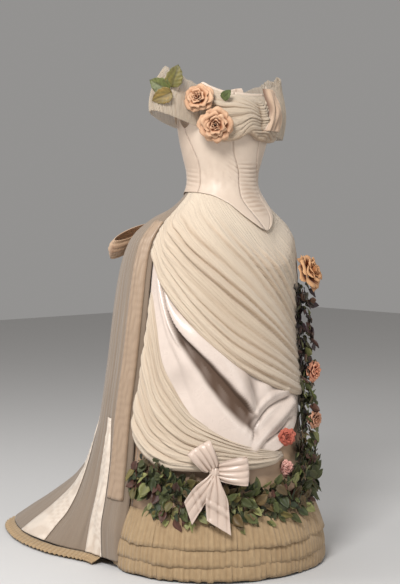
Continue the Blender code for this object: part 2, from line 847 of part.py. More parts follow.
def local_frame(angle, height, out, form):
    """The frame at a point that stands off a form, facing straight out of it."""
    normal = (form(angle, height, 1.0) - form(angle, height, 0.0)).normalized()
    return frame_at(form(angle, height, out), normal)


def turned(degrees, axis):
    return Matrix.Rotation(math.radians(degrees), 4, axis)


def mesh_object(name, shape, finish, collection):
    """An object from a bmesh, which is freed."""
    mesh = bpy.data.meshes.new(name)
    shape.to_mesh(mesh)
    shape.free()
    mesh.materials.append(finish_material(finish))
    piece = bpy.data.objects.new(name, mesh)
    collection.objects.link(piece)
    return piece


RosePoint = namedtuple("RosePoint", "radius height wave")
ROSE = (
    RosePoint(0.00, 0.44, 0.00),
    RosePoint(0.15, 0.56, 0.03),
    RosePoint(0.26, 0.34, 0.04),
    RosePoint(0.44, 0.52, 0.07),
    RosePoint(0.58, 0.26, 0.07),
    RosePoint(0.86, 0.36, 0.12),
    RosePoint(1.00, 0.12, 0.14),
    RosePoint(0.72, -0.10, 0.05),
    RosePoint(0.00, -0.24, 0.00),
)
ROSE_PETALS = 5


def rose(name, frame, radius, finish, parts, side_count):
    """A cloth rose as rings of petals round a bud, from a sphere whose rings are moved."""
    shape = bmesh.new()
    bmesh.ops.create_uvsphere(shape, u_segments=side_count, v_segments=len(ROSE) - 1, radius=1)
    for vert in shape.verts:
        ring = round(math.acos(max(-1, min(1, vert.co.z))) / math.pi * (len(ROSE) - 1))
        turn = math.atan2(vert.co.y, vert.co.x)
        row = ROSE[ring]
        wave = row.wave * math.cos(ROSE_PETALS * turn + 2.1 * ring)
        reach = row.radius + wave
        vert.co = Vector((reach * math.cos(turn), reach * math.sin(turn), row.height + 0.6 * wave)) * radius
    shape.transform(frame)
    return mesh_object(name, shape, finish, parts)


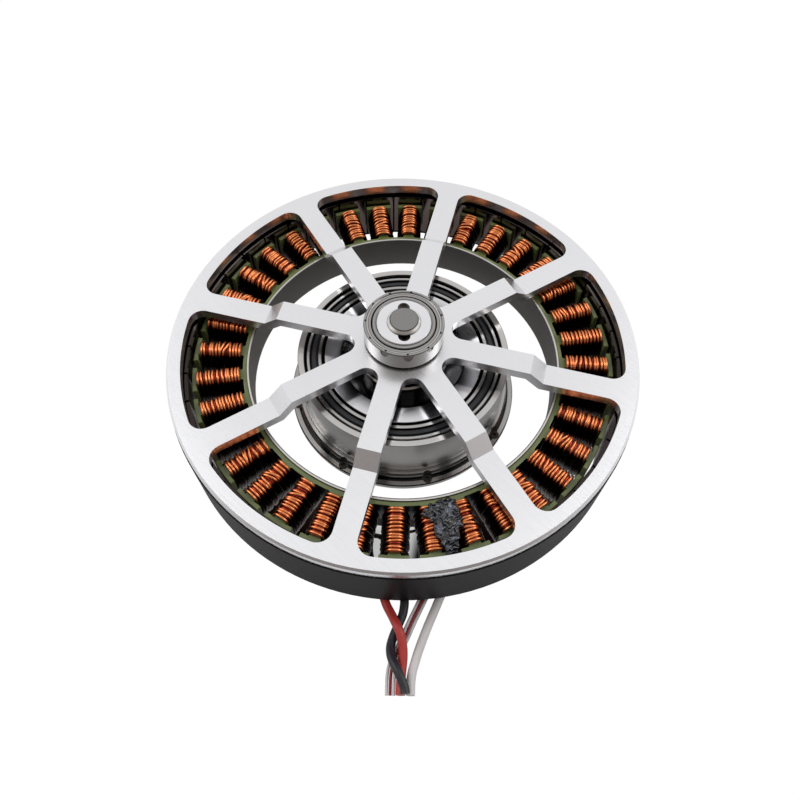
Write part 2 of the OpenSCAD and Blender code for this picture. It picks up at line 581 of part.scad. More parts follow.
module upper_balls() color("silver")
    ball_set(upper_ball_n, carrier_ball_pcr, upper_ball_d, upper_brg_z + upper_brg_w / 2);
module upper_cage() color("goldenrod")
    ball_cage(upper_ball_n, carrier_ball_pcr, upper_ball_d, upper_brg_z + upper_brg_w / 2, 1.4, 5.6);
module lower_outer_race() carrier_outer_race(lower_brg_z, lower_brg_w, lower_ball_d, lower_outer_land_r);
module lower_inner_race() carrier_inner_race(lower_brg_z, lower_brg_w, lower_ball_d, lower_inner_land_r);
module lower_balls() color("silver")
    ball_set(lower_ball_n, carrier_ball_pcr, lower_ball_d, lower_brg_z + lower_brg_w / 2);
module lower_cage() color("goldenrod")
    ball_cage(lower_ball_n, carrier_ball_pcr, lower_ball_d, lower_brg_z + lower_brg_w / 2, 1.2, 3.6);

// Carrier and output
module carrier_top() color("lightgray") difference() {
    rotate_extrude($fn = 120) polygon([[sun_neck_r + 1, top_plate_z], [journal_shoulder_r, top_plate_z],
        [journal_shoulder_r, upper_brg_z - fit], [race_bore_r, upper_brg_z - fit],
        [race_bore_r, upper_brg_top_z - 0.2], [race_bore_r - 0.2, upper_brg_top_z],
        [journal_bore_r + 0.8, upper_brg_top_z], [journal_bore_r, upper_brg_top_z - 0.8],
        [journal_bore_r, recess_z], [sun_race_od_r + 3, recess_z], [sun_race_od_r + 3, sun_brg_z + sun_brg_w],
        [sun_race_od_r, sun_brg_z + sun_brg_w], [sun_race_od_r, recess_z], [sun_neck_r + 1, recess_z]]);
    around(3) at_orbit(planet_orbit_r) translate([0, 0, top_plate_z - cut])
        cylinder(r = pin_r + fit, h = top_plate_t);
    around(3, 60) at_orbit(pillar_orbit_r) translate([0, 0, top_plate_z - cut])
        cylinder(r = 2 + fit, h = 7.5, $fn = 32);
}
module output_carrier() color("gray") difference() {
    union() {
        rotate_extrude($fn = 120) polygon([[0, disc_z], [journal_shoulder_r - 0.4, disc_z],
            [journal_shoulder_r, disc_z + 0.4], [journal_shoulder_r, lower_brg_z - fit],
            [race_bore_r, lower_brg_z - fit], [race_bore_r, disc_top_z], [0, disc_top_z]]);
        around(3, 60) at_orbit(pillar_orbit_r) translate([0, 0, disc_z])
            cylinder(r = pillar_r, h = top_plate_z - fit - disc_z);
    }
    translate([0, 0, -cut]) cylinder(d = output_pilot_d, h = disc_z + 3 + cut);
    around(6, 30) at_orbit(output_pcd / 2) translate([0, 0, -cut])
        cylinder(d = output_hole_d, h = disc_top_z - 0.8 + cut, $fn = 32);
    around(3) at_orbit(planet_orbit_r) translate([0, 0, disc_z + 1.2])
        cylinder(r = pin_r + fit, h = 2 * rim_z);
    around(3, 60) at_orbit(pillar_orbit_r) translate([0, 0, -cut]) {
        cylinder(r = 3.7, h = disc_z + 4 + cut, $fn = 40);
        cylinder(r = 2 + fit, h = 2 * rim_z, $fn = 32);
    }
}
module carrier_screws() color([0.3, 0.3, 0.3]) around(3, 60) at_orbit(pillar_orbit_r) difference() {
    union() {
        translate([0, 0, disc_z + 0.5]) cylinder(r = 3.5, h = 3.5 - fit, $fn = 40);
        translate([0, 0, disc_z + 1]) cylinder(r = 2, h = top_plate_z + 5 - disc_z, $fn = 32);
    }
    translate([0, 0, disc_z]) cylinder(d = 3.4, h = 2.2, $fn = 6);
}
module planet_pins() color("silver") around(3) at_orbit(planet_orbit_r) translate([0, 0, disc_z + 1.2])
    cylinder(r = pin_r, h = top_plate_z + top_plate_t - cut - disc_z - 1.4);
module planet_gear(k) color("lightsteelblue") planet_place(k)
    translate([0, 0, gear_z]) linear_extrude(gear_face) difference() {
        rotate(planet_phase(k)) polygon(gear_points(planet_teeth, planet_pitch_r - 1.25 * gear_module,
            planet_pitch_r + gear_module, backlash));
        circle(r = bush_r + fit);
    }
// Turn of a planet that brings a tooth space to the sun's tooth, seen in the planet's own place
function planet_phase(k) = let (place = 120 * (k - 1))
    180 - 180 / planet_teeth + place * sun_teeth / planet_teeth;
module planet_bush(k) color("goldenrod") planet_place(k) translate([0, 0, gear_z])
    ring(pin_r + running, bush_r, gear_face);
module planet_gear_1() planet_gear(1);
module planet_gear_2() planet_gear(2);
module planet_gear_3() planet_gear(3);
module planet_bush_1() planet_bush(1);
module planet_bush_2() planet_bush(2);
module planet_bush_3() planet_bush(3);

// Sun bearing, between the sun shaft and the carrier
module sun_inner_race() color("silver") translate([0, 0, sun_brg_z])
    race(sun_neck_r + fit, sun_inner_land_r, sun_brg_w, sun_ball_pcr, sun_ball_d);
module sun_outer_race() color("silver") translate([0, 0, sun_brg_z])
    race(sun_outer_land_r, sun_race_od_r - fit, sun_brg_w, sun_ball_pcr, sun_ball_d);
module sun_balls() color("silver") ball_set(sun_ball_n, sun_ball_pcr, sun_ball_d, sun_brg_z + sun_brg_w / 2);
module sun_cage() color("goldenrod")
    ball_cage(sun_ball_n, sun_ball_pcr, sun_ball_d, sun_brg_z + sun_brg_w / 2, 1, 5);

rotor_spider();
flux_ring();
magnets();
sun_shaft();
sun_gear();
lock_screws();
hub_inner_race();
hub_outer_race();
hub_upper_shield();
hub_lower_shield();
hub_balls();
hub_cage();
stator_core();
stator_sleeve();
phase_a_coils();
phase_b_coils();
phase_c_coils();
sensor_potting();
lead_block();
red_lead();
black_lead();
white_lead();
sensor_lead_left();
sensor_lead_middle();
sensor_lead_right();
gear_housing();
base_ring();
flange_screws();
ring_gear();
upper_outer_race();
upper_inner_race();
upper_seal();
upper_balls();
upper_cage();
lower_outer_race();
lower_inner_race();
lower_balls();
lower_cage();
carrier_top();
output_carrier();
carrier_screws();
planet_pins();
planet_gear_1();
planet_gear_2();
planet_gear_3();
planet_bush_1();
planet_bush_2();
planet_bush_3();
sun_inner_race();
sun_outer_race();
sun_balls();
sun_cage();
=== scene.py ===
"""Picture model of the planetary gear motor, laid out as a Blender add-on and run as a script."""

import math
import random

import bpy
from bpy.props import FloatProperty, FloatVectorProperty, IntProperty, PointerProperty
from mathutils import Matrix, Vector


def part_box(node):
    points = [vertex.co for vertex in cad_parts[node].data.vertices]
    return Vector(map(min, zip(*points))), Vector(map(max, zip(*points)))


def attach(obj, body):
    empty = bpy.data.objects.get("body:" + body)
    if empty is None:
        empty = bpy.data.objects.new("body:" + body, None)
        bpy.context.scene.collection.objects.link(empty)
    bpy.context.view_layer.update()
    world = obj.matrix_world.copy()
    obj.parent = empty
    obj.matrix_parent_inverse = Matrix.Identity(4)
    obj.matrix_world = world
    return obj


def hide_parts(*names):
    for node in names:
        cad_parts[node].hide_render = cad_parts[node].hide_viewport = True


bl_info = {
    "name": "Planetary gear motor",
    "version": (1, 0, 0),
    "blender": (4, 5, 0),
    "location": "View3D > Sidebar > Gear motor",
    "description": "Windings, leads, bearing shield, finishes and stage of a planetary gear motor",
    "category": "Object",
}

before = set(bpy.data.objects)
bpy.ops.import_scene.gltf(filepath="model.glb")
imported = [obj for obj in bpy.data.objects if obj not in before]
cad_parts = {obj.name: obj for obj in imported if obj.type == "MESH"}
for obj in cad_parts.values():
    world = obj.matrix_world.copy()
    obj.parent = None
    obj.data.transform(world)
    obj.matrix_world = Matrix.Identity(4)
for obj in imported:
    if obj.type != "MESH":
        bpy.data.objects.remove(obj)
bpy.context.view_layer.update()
MM = 0.001
PHOTO_WIDTH = 800
SHIFT_PIXELS = 2.3
VIEW_HEADING = 13.13


# Sizes that a user may change


def length(name, description, millimetres):
    return FloatProperty(name=name, description=description, default=millimetres * MM, unit="LENGTH")


def angle(name, description, degrees):
    return FloatProperty(name=name, description=description, default=math.radians(degrees), unit="ROTATION")


def colour(name, description, default):
    return FloatVectorProperty(name=name, description=description, default=default, subtype="COLOR")


def count(name, description, default, low, high):
    return IntProperty(name=name, description=description, default=default, min=low, max=high)


class WindingSettings(bpy.types.PropertyGroup):
    """Sizes of the copper windings"""

    wire: length("Wire", "Diameter of the magnet wire", 1.2)
    turns: count("Outer turns", "Turns of the outer layer", 12, 8, 18)
    inner_turns: count("Inner turns", "Turns of the inner layer", 16, 6, 20)
    slant: angle("Slant", "Largest slant of a stray turn", 27)
    copper: colour("Copper", "Colour of the enamelled wire", (0.84, 0.29, 0.095))
    # The inner layer is the same copper painted darker, as painted shade between the turns.
    inner_copper_painted_shade: colour("Inner copper", "Colour of the inner layer", (0.30, 0.035, 0.014))


class LeadSettings(bpy.types.PropertyGroup):
    """Sizes of the leads"""

    phase_wire: length("Phase lead", "Diameter of a phase lead", 4.0)
    sensor_wire: length("Sensor lead", "Diameter of a sensor lead", 1.4)
    red: colour("Red", "Red silicone", (0.42, 0.035, 0.028))
    black: colour("Black", "Black silicone", (0.012, 0.012, 0.018))
    white: colour("White", "White silicone", (0.60, 0.57, 0.57))
    dark_red: colour("Dark red", "Thin dark red silicone", (0.22, 0.012, 0.02))


class MetalSettings(bpy.types.PropertyGroup):
    """Colours of the metals and coatings"""

    aluminium: colour("Aluminium", "Colour of the machined aluminium", (0.86, 0.86, 0.88))
    black_ring: colour("Black ring", "Colour of the coated steel ring", (0.011, 0.010, 0.011))
    lacquer: colour("Green lacquer", "Colour of the coated laminations", (0.120, 0.148, 0.046))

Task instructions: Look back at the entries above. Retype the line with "Write part 2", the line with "2, 1.2, 3.6);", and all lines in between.

Correct answer:
Write part 2 of the OpenSCAD and Blender code for this picture. It picks up at line 581 of part.scad. More parts follow.
module upper_balls() color("silver")
    ball_set(upper_ball_n, carrier_ball_pcr, upper_ball_d, upper_brg_z + upper_brg_w / 2);
module upper_cage() color("goldenrod")
    ball_cage(upper_ball_n, carrier_ball_pcr, upper_ball_d, upper_brg_z + upper_brg_w / 2, 1.4, 5.6);
module lower_outer_race() carrier_outer_race(lower_brg_z, lower_brg_w, lower_ball_d, lower_outer_land_r);
module lower_inner_race() carrier_inner_race(lower_brg_z, lower_brg_w, lower_ball_d, lower_inner_land_r);
module lower_balls() color("silver")
    ball_set(lower_ball_n, carrier_ball_pcr, lower_ball_d, lower_brg_z + lower_brg_w / 2);
module lower_cage() color("goldenrod")
    ball_cage(lower_ball_n, carrier_ball_pcr, lower_ball_d, lower_brg_z + lower_brg_w / 2, 1.2, 3.6);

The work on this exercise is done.